Projekt rezolucji w sprawie niepodległości Kosowa
Stany Zjednoczone i państwa
europejskie rozpowszechniły projekt rezolucji Rady
Bezpieczeństwa ONZ, torujący drogę do niepodległości Kosowa w
ciągu czterech miesięcy, jeśli zawiodą negocjacje.
W projekcie przewidziano, że sekretarz generalny ONZ Ban Ki Mun zwoła 120-dniowe negocjacje między przywódcami Serbii i Kosowa oraz zażąda, by strony wstrzymały się w tym okresie od jednostronnych deklaracji, dotyczących ostatecznego statusu tej prowincji Serbii.
Obserwatorzy odczytują to jako adresowaną do kosowskich Albańczyków przestrogę, by nie próbowali forsować niepodległości, zanim Narody Zjednoczone dadzą im zielone światło.
Jeśli negocjacje skończyłyby się fiaskiem, automatycznie wszedłby w życie plan wysłannika ONZ Martti Ahtisaariego, przewidujący nadzorowane dojście Kosowa do niepodległości.
Projekt rezolucji przewiduje zakończenie ONZ-owskiej administracji Kosowa po 120 dniach i objęcie przez Unię Europejską nadzoru w okresie dochodzenia do niepodległości.
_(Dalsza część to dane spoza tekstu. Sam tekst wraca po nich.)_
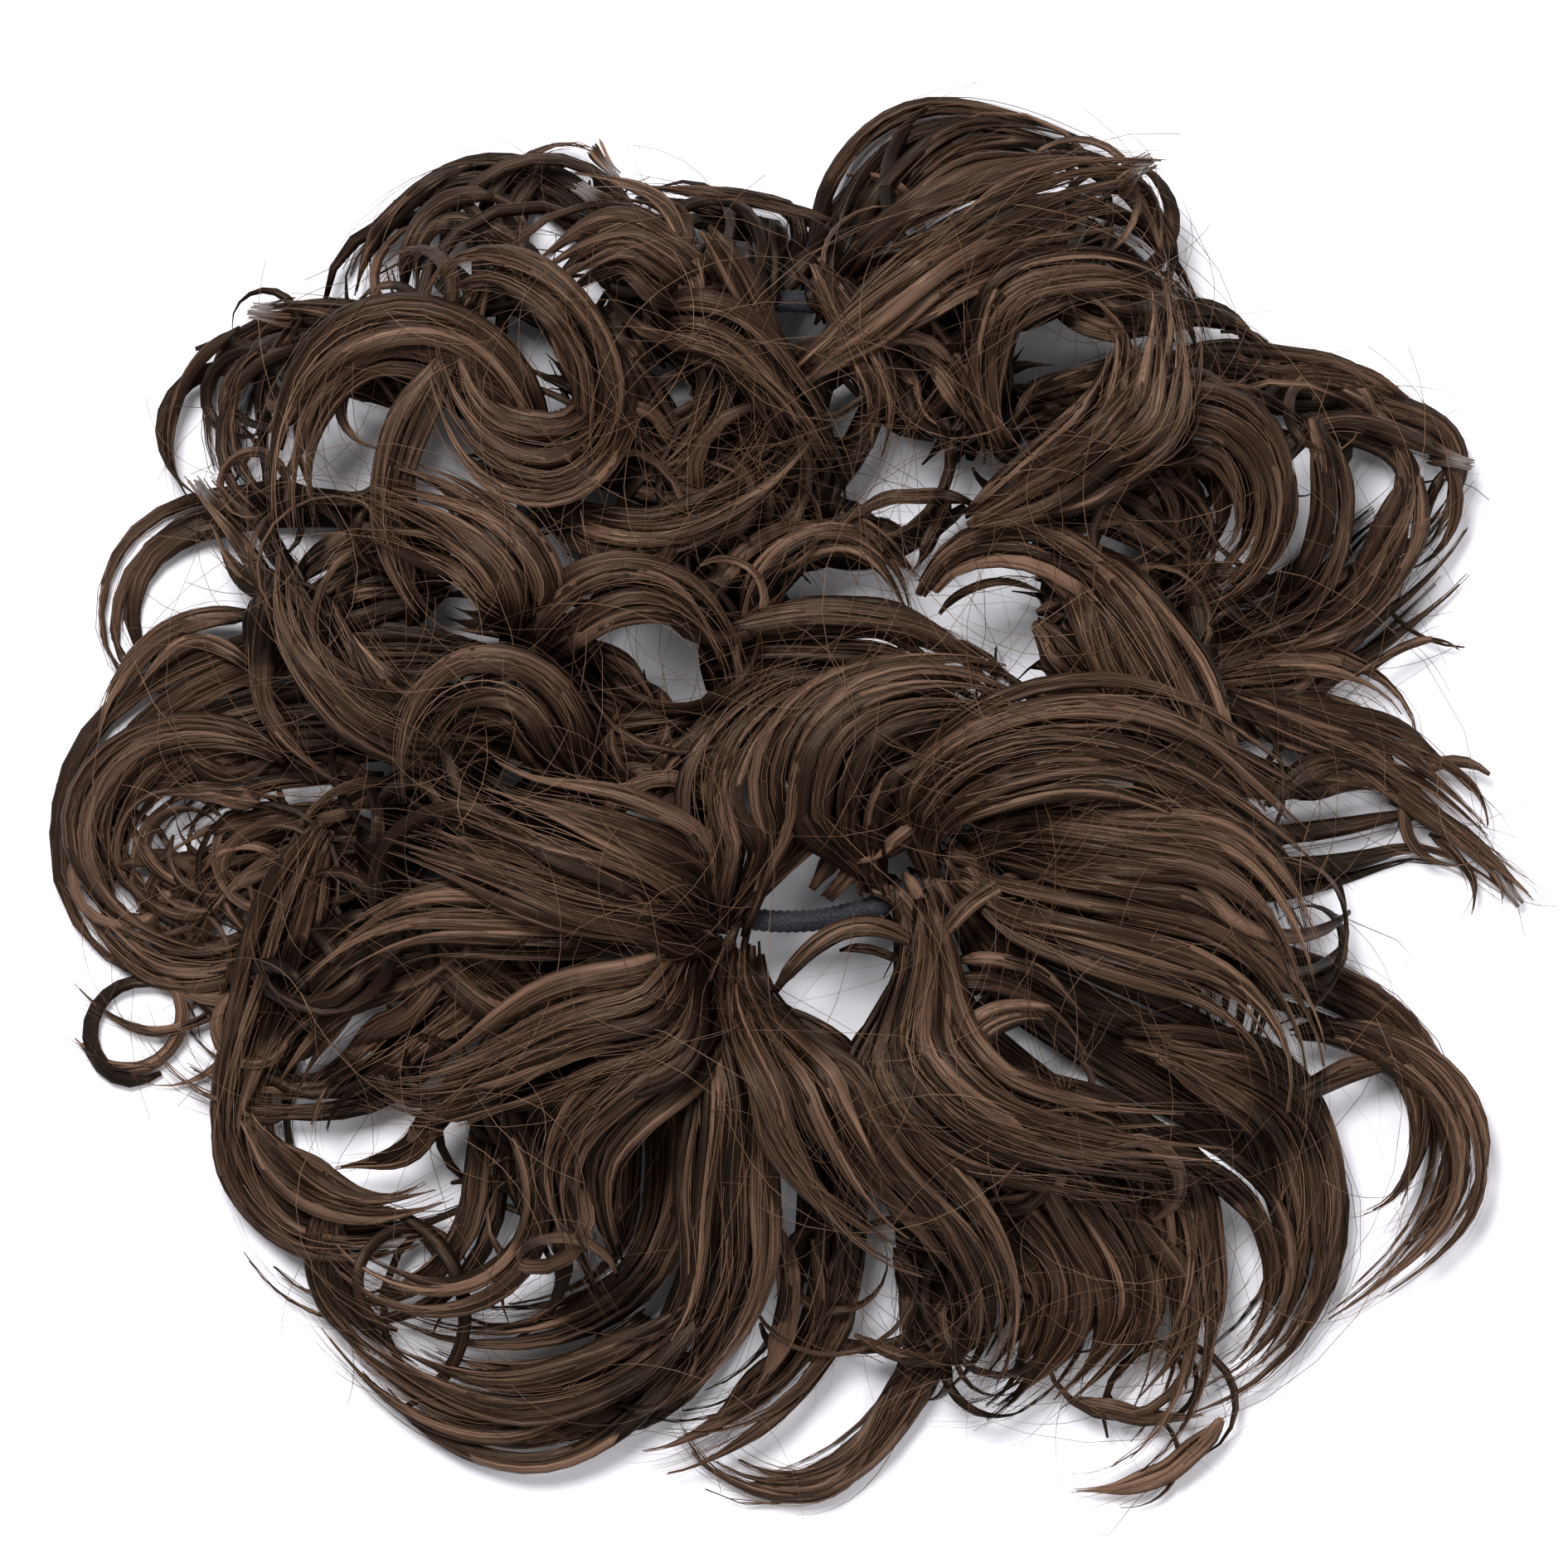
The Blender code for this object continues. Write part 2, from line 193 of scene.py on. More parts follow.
UPPER_LOCKS = (
    (155, 85, -45, 56, 180, -60, 31, 280, 95, 35, 12),
    (127, 275, -29, 38, 180, -43, 55, 95, 85, 62, 45),
    (187, 65, -34, 29, 132, -51, 37, 165, 96, 75, 30),
    (105, 110, -17, 66, 150, -31, 61, 205, 80, 45, 30),
    (80, 55, 22, 70, 32, 43, 75, 0, 135, 40, 25),
    (118, 40, -9, 56, 345, 4, 42, 300, 85, 62, 35),
    (160, 335, -14, 32, 12, 2, 43, 50, 85, 30, 25),
    (25, 25, 44, 47, 75, 44, 60, 100, 115, 80, 62),
    (42, 120, 30, 62, 10, 48, 57, 300, 75, 50, 28),
    (30, 25, 56, 42, 300, 50, 24, 200, 95, 38, 12),
    (12, 320, 42, 20, 300, 58, -2, 318, 130, 50, 20),
    (293, 95, 33, 7, 0, 64, -8, 318, 116, 80, 22),
    (308, 30, 46, -6, 0, 61, -21, 285, 90, 55, 25),
    (300, 340, 48, -18, 345, 61, -36, 262, 85, 32, 12),
    (288, 275, 27, -39, 345, 51, -43, 355, 114, 62, 30),
    (278, 285, 17, -43, 315, 23, -70, 240, 109, 42, 8),
    (272, 265, 1, -40, 300, 16, -54, 345, 111, 82, 50),
    (267, 262, -5, -51, 272, -15, -71, 220, 107, 25, 5),
    (269, 250, -25, -38, 228, -23, -59, 300, 105, 48, 20),
    (260, 240, -20, -27, 188, -47, -35, 172, 102, 66, 25),
    (250, 200, -41, -14, 180, -57, -22, 225, 85, 45, 14),
    (268, 180, -27, -12, 160, -47, -5, 165, 120, 70, 42),
    (263, 150, -25, -4, 157, -41, 2, 150, 117, 85, 58),
    (222, 85, -35, 15, 180, -45, 2, 275, 100, 92, 66),
    (205, 180, -53, 13, 130, -59, 28, 85, 120, 48, 30),
    (193, 60, -18, 25, 0, -7, 14, 275, 108, 70, 35),
    (265, 110, -9, 1, 88, 3, 15, 15, 113, 45, 40),
    (275, 80, 8, 9, 38, 31, 9, 335, 119, 62, 55),
)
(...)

Jednak Rosja, dysponująca prawem weta jako stały członek Rady Bezpieczeństwa, obstaje przy znalezieniu rozwiązania akceptowanego przez obie strony (kosowskich Albańczyków i Serbię), a Belgrad nie chce słyszeć o niepodległości Kosowa.
Nie wiadomo, czy zaprezentowany projekt rezolucji, opóźniający o cztery miesiące decyzję Rady Bezpieczeństwa ONZ w sprawie Kosowa i stwarzający, przynajmniej teoretycznie, możliwość dalszych negocjacji, usatysfakcjonuje Moskwę.
Terminu głosowania nad projektem rezolucji w sprawie Kosowa jeszcze nie wyznaczono.